A federal judge on Wednesday issued a preliminary injunction prohibiting Biden Administration officials and agencies from coercing or encouraging social media platforms to suppress or censor online content containing protected free speech.
Judge Terry A. Doughty of the U.S. District Court for the Western District of Louisiana also stayed the injunction until the U.S. Supreme Court rules on a similar injunction in Murthy v. Missouri, a related censorship case.
Wednesday’s ruling stems from a class-action lawsuit filed in March 2023 by Robert F. Kennedy Jr., the Children's Health Defense (CHD) news outlet, and private citizen Connie Sampognaro against Joe Biden, Dr. Anthony Fauci, and other top administration officials and federal agencies.
The suit was filed on behalf of the more than 80% of Americans who access news through social media.
Judge Doughty found that several of the defendants in the lawsuit were violating the plaintiffs’ free speech rights under the First Amendment, causing irreparable harm. He ordered them to cease these violations.
The court recognized that the “right of free speech is a fundamental constitutional right that is vital to the freedom of our nation, and the Kennedy plaintiffs have produced evidence of a massive effort by defendants, from the White House to federal agencies, to suppress speech based on its content.”
Plaintiffs alleged Biden administration officials “waged a systematic, concerted campaign” to compel the nation’s three largest social media companies to censor constitutionally protected speech.
The government, the lawsuit alleges, pressured social media platforms to directly suppress or censor Kennedy and CHD from major platforms and to do the same to content containing views about Covid-19 and other issues that contradicted the government narrative.

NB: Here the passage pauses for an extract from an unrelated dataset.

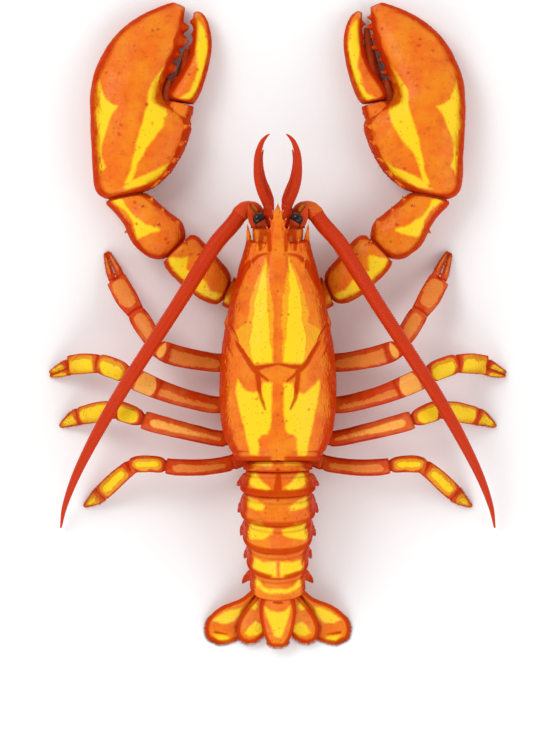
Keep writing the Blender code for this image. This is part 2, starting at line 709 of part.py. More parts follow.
def cheliped(side):
    """One arm: two short joints, the wrist, the palm with its fixed finger, and the moving finger."""
    name = SIDE_NAME[side]
    crusher = side == LEFT
    body(f"cheliped_ischium_{name}", trimmed(edge_rings(refined(ISCHIUM, 2), side, 14)), CLAW_ORANGE)
    merus = body(f"cheliped_merus_{name}", trimmed(edge_rings(refined(MERUS, 2), side, 16)), CLAW_ORANGE)
    fuse(merus, surface_spikes(MERUS, side, (0.62, 0.84), 1.15, 1.5, 3.0, 0.8))
    wrist = body(f"cheliped_carpus_{name}", trimmed(edge_rings(refined(CARPUS, 2), side, 16)), CLAW_ORANGE)
    inner_row = surface_spikes(CARPUS, side, (0.30, 0.50, 0.70), 0.55, 1.8, 3.2, 0.6)
    upper_row = surface_spikes(CARPUS, side, (0.40, 0.66), 1.3, 1.6, 2.6, 0.7)
    outer_corner = surface_spikes(CARPUS, side, (0.55,), math.pi - 0.2, 1.8, 2.4, -0.2)
    fuse(wrist, inner_row + upper_row + outer_corner)

    palm_rings = [on_floor(ring) for ring in trimmed(edge_rings(refined(PALM, 2), side, 14, 2.3))]
    palm = body(f"claw_palm_{name}", palm_rings, CLAW_ORANGE)
    socket = body("socket", trimmed(edge_rings(PALM_SOCKET, side, 12)), CLAW_ORANGE)
    margin = surface_spikes(PALM, side, (0.10, 0.16, 0.22, 0.28, 0.34), 0.55, 2.2, 3.8, 0.4)
    if crusher:
        fixed_teeth = biting_edge(PALM, side, (0.67, 0.735, 0.80, 0.865), 4.4, 5.0, 1)
        moving_teeth = biting_edge(FINGER, side, (0.32, 0.455, 0.57, 0.68, 0.80), 2.6, 2.4, -1)
    else:
        fixed_teeth = biting_edge(PALM, side, (0.65, 0.71, 0.77, 0.82, 0.87, 0.92), 2.2, 3.8, 1)
        moving_teeth = biting_edge(FINGER, side, (0.30, 0.42, 0.54, 0.66, 0.78), 2.0, 2.4, -1)
    fuse(palm, [socket, *margin, *fixed_teeth])
    finger_rings = [on_floor(ring) for ring in trimmed(edge_rings(refined(FINGER, 2), side, 10))]
    finger = body(f"claw_finger_{name}", finger_rings, CLAW_ORANGE)
    fuse(finger, moving_teeth)


def pincer(rows, tip, side):
    """The two thin fingers at the end of a small pincer, close together and down to the floor."""
    x, y, height, half_width, half_height = rows[-1]
    ahead = headings(rows)[-1]
    across = Vector((-ahead.y, ahead.x, 0))
    fingers = []
    for way in (-1, 1):
        start = Vector((x, y, height)) - ahead * 4.0 + UP * 2.4 + across * way * PINCER_SPREAD
        end = tip + across * way * 1.1
        middle = (start + end) / 2 + across * way * 0.5
        finger_rows = (
            (*start, 2.4, half_height * 0.7),
            (*middle, 2.0, 2.3),
            (*end, 0.7, 1.3),
        )
        fingers.append(tube("pincer", finger_rows, side, LEG_RED, 6, 2))
    return fingers


def walking_leg(number, side):
    """A walking leg as its upper length, out to the knee, and its lower length, down to the floor."""
    name = SIDE_NAME[side]
    upper, lower = LEG_UPPER[number], with_neck(LEG_LOWER[number], KNEE_NECK, 0.78)
    knee = (headings(upper)[-1] + headings(lower)[0]).normalized()
    outward = Vector((1, 0, 0))
    tube(f"leg_{number}_upper_{name}", upper, side, LEG_RED, 8, 2, outward, knee)
    shank = tube(f"leg_{number}_lower_{name}", lower, side, LEG_RED, 8, 2, knee)
    if number in PINCER_TIP:
        fuse(shank, pincer(lower, PINCER_TIP[number], side))


def tail_frame(joint):
    """The top point, the way back, and the way down of a tail joint's plane."""
    y, height, lean, half_width, depth = joint
    angle = math.radians(lean)
    top = Vector((0, y, height))
    back = Vector((0, math.cos(angle), -math.sin(angle)))
    down = Vector((0, -math.sin(angle), -math.cos(angle)))
    return top, back, down


def tail_ring(joint, size):
    """An arched ring of the tail in its joint's plane: round above, flat below."""
    top, _, down = tail_frame(joint)
    half_width, depth = joint[3] * size, joint[4]
    rise = (size - 1) * depth * 0.5
    points = []
    for i in range(TAIL_SIDES):
        angle = 2 * math.pi * (i + 0.5) / TAIL_SIDES
        c, s = math.cos(angle), math.sin(angle)
        if s > 0:
            x = half_width * math.copysign(abs(c) ** 0.9, c)
            drop = depth * 0.62 * (1 - s**0.9) - rise * s
        else:
            x = half_width * math.copysign(abs(c) ** 0.55, c)
            drop = depth * (0.62 + 0.38 * abs(s) ** 0.55)
        points.append(top + Vector((x, 0, 0)) + down * drop)
    return points


def between(first, second, share):
    """A tail joint part of the way from one to the next."""
    return tuple(a + (b - a) * share for a, b in zip(first, second))


def side_plate(number, side):
    """The pointed plate that hangs at each side of a tail ring."""
    joint = between(TAIL_JOINTS[number - 1], TAIL_JOINTS[number], 0.52)
    top, back, down = tail_frame(joint)
    half_width, depth = joint[3], joint[4]
    reach, flare, sweep = SIDE_PLATES[number]
    low = depth * 0.62 + reach * 0.6
    (front_top, _, front_down), (back_top, _, back_down) = (
        tail_frame(TAIL_JOINTS[k]) for k in (number - 1, number)
    )
    span = abs((back_top - front_top + (back_down - front_down) * low).y) * 0.5 - SIDE_PLATE_GAP
    root = top + down * depth * 0.62 + Vector(((half_width - 3.2) * side, 0, 0))
    out = Vector((flare * side, 0, 0)) + down
    length = depth * 0.30 + reach
    # A station is a share of the length, a share of the sweep, a share of the span, and a thickness
    stations = ((0.0, 0.0, 1.0, 2.2), (0.45, 0.20, 0.90, 1.8), (0.75, 0.55, 0.56, 1.4), (1.0, 1.0, 0.14, 0.7))
    rings = []
    for t, shift, size, thick in stations:
        middle = root + out * length * t + back * sweep * shift
        rings.append(oval(middle, back * span * size, Vector((thick, 0, 0)), 8))
    return body("side_plate", rings, SHELL_ORANGE)


def swimmeret(number, side):
    """The flat paddle that hangs under a tail ring."""
    joint = between(TAIL_JOINTS[number - 1], TAIL_JOINTS[number], 0.45)
    top, back, down = tail_frame(joint)
    root = top + down * (joint[4] - 2.5) + Vector((7.5 * side, 0, 0))
    ahead = (down + back * 0.75 + Vector((0.15 * side, 0, 0))).normalized()
    thick = ahead.cross(Vector((1, 0, 0))).normalized()
    stations = ((0.0, 1.8, 1.2), (0.35, 3.2, 0.9), (0.75, 3.6, 0.7), (1.0, 1.2, 0.5))
    rings = [
        oval(root + ahead * SWIMMERET_LENGTH[number] * t, Vector((wide, 0, 0)), thick * flat, 8, 2.0)
        for t, wide, flat in stations
    ]
    return body("swimmeret", rings, UNDERSIDE)


def tail():
    """Six rings, each with a raised hind rim over the next, side plates, and paddles below."""
    for number in range(1, 7):
        front, back = TAIL_JOINTS[number - 1], TAIL_JOINTS[number]
        stations = ((0.0, 0.93), (0.22, 0.97), (0.70, 1.02), (0.90, 1.07), (1.0, 1.05))
        rings = trimmed([tail_ring(between(front, back, t), size) for t, size in stations])
        ring = body(f"abdomen_{number}", rings, SHELL_ORANGE)
        pieces = [side_plate(number, side) for side in (LEFT, RIGHT)]
        if number in SWIMMERET_LENGTH:
            pieces += [swimmeret(number, side) for side in (LEFT, RIGHT)]
        fuse(ring, pieces)


def fan_blade(name, depth, x, turn, rest, stations):
    """A blade of the tail fan from the last ring's hind face, laid flat where it comes down to rest.

    Depth is how far down the face it starts and x how far to its side. Turn is its angle from
    straight back, and rest the height under which it does not go. Each station is a distance
    along it, a half width and a half thickness.
    """
    top, back, down = tail_frame(TAIL_JOINTS[-1])
    side_way = Vector((1, 0, 0))
    ahead = back * math.cos(turn) + side_way * math.sin(turn)
    root = top + down * depth + side_way * x
    upward = -down
    rings = []
    for i, (reach, half_width, half_thick) in enumerate(stations):
        across = side_way if i == 0 else side_way * math.cos(turn) - back * math.sin(turn)
        ring = []
        for point in oval(Vector(), Vector((half_width, 0, 0)), Vector((0, 0, half_thick)), 10, 3.0):
            place = root + ahead * reach + across * point.x + upward * point.z
            place.z = max(place.z, rest + max(0.0, half_thick + point.z))
            ring.append(place)
        rings.append(ring)
    start = rings[0]
    rings[0] = [p + back * GAP / 2 for p in start]
    return body(name, rings, SHELL_ORANGE)


def tail_fan():
    """The middle blade, with an inner and an outer blade at each side that spread under it."""
    fan_blade("telson", 4.4, 0.0, 0.0, FAN_REST["telson"], TELSON)
    for side in (LEFT, RIGHT):
        name = SIDE_NAME[side]
        inner_turn, outer_turn = INNER_TURN * side, OUTER_TURN * side
        fan_blade(f"uropod_inner_{name}", 9.6, 6.2 * side, inner_turn, FAN_REST["inner"], INNER_BLADE)
        fan_blade(f"uropod_outer_{name}", 13.4, 10.8 * side, outer_turn, FAN_REST["outer"], OUTER_BLADE)


def centre_on_floor():
    """Moves all of it along Y so that the origin is the middle of its length."""
    made = [thing for thing in bpy.data.objects if thing.type == "MESH"]
    places = [thing.location.y + corner.co.y for thing in made for corner in thing.data.vertices]
    middle = (min(places) + max(places)) / 2
    for thing in made:
        thing.location.y -= middle


def main():
    for old in list(bpy.data.objects):
        bpy.data.objects.remove(old)
    carapace()
    sternum()
    head()
    tail()
    tail_fan()
    for side in (LEFT, RIGHT):
        eye(side)
        small_feeler(side)
        feeler(side)
        mouth_leg(side)
        cheliped(side)
        for number in LEG_UPPER:
            walking_leg(number, side)
    centre_on_floor()


main()
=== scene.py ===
"""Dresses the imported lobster: fine shell relief, spines, teeth, bristles, membranes, colours and stage.

It is laid out as an add-on and run as a script. Lengths in the tables are millimetres; +X is the
animal's left, -Y the way it faces, and the floor is at height zero.
"""

import math

import bpy
import numpy as np
from bpy.props import FloatProperty, FloatVectorProperty, IntProperty, PointerProperty
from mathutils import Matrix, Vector
from mathutils.bvhtree import BVHTree
from mathutils.kdtree import KDTree


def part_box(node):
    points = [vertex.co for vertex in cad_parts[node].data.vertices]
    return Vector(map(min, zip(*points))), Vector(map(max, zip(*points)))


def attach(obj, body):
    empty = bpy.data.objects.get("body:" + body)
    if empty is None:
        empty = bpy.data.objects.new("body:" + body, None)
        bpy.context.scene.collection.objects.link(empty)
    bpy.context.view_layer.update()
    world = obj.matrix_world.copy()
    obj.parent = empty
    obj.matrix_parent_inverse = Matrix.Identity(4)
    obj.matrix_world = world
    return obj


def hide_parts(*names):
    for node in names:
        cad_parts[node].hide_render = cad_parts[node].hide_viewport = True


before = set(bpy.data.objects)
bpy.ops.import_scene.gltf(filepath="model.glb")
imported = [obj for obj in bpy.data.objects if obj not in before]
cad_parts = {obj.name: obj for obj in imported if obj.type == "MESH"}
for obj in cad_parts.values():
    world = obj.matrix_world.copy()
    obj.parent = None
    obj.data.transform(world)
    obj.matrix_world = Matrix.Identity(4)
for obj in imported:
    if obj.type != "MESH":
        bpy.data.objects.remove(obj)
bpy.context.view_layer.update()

bl_info = {
    "name": "Lobster model",
    "version": (1, 0, 0),
    "blender": (4, 5, 0),
    "location": "3D View > Sidebar > Lobster",
    "description": "Shell relief, spines, bristles and finishes for a life-size lobster model",
    "category": "Object",
}

MM = 0.001
SIDES = (("left", 1), ("right", -1))
LEGS = (1, 2, 3, 4)
RINGS = range(1, 7)
PADDLED_RINGS = (2, 3, 4, 5)
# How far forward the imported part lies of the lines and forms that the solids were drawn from
SHIFT = 0.36
# Side of the three-cornered face at the end of a coarse spine
SPINE_END = 0.6
# Share of yellow in a golden patch
GOLDEN = 0.46
# Where the grooves across the plate between the legs lie
STERNUM_GROOVES = (-21.0, -3.0, 8.0, 28.0, 48.0, 67.0)
# The carapace is the largest piece, so its mesh cells are larger than those of the other plates
CARAPACE_COARSER = 1.16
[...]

The judge noted that the CDC worked with the Virality Project to reduce or delete social media posts by people and organizations they believed to be spreading “misinformation” about Covid.
The Virality Project explicitly listed Kennedy and CHD in the fifth and second place as the highest performing weekly social-media engagement incidents, the judge wrote.
The judge also found the plaintiffs are likely to succeed on the merits of their claim, writing:
“As in Missouri v. Biden, the White House Defendants and the Surgeon General Defendants both coerced and significantly encouraged social-media platforms to suppress protected free speech.
“This Court further finds the CDC Defendants, the CISA [Cybersecurity and Infrastructure Security Agency] Defendants and the FBI Defendants significantly encouraged social-media platforms to suppress protected free speech.”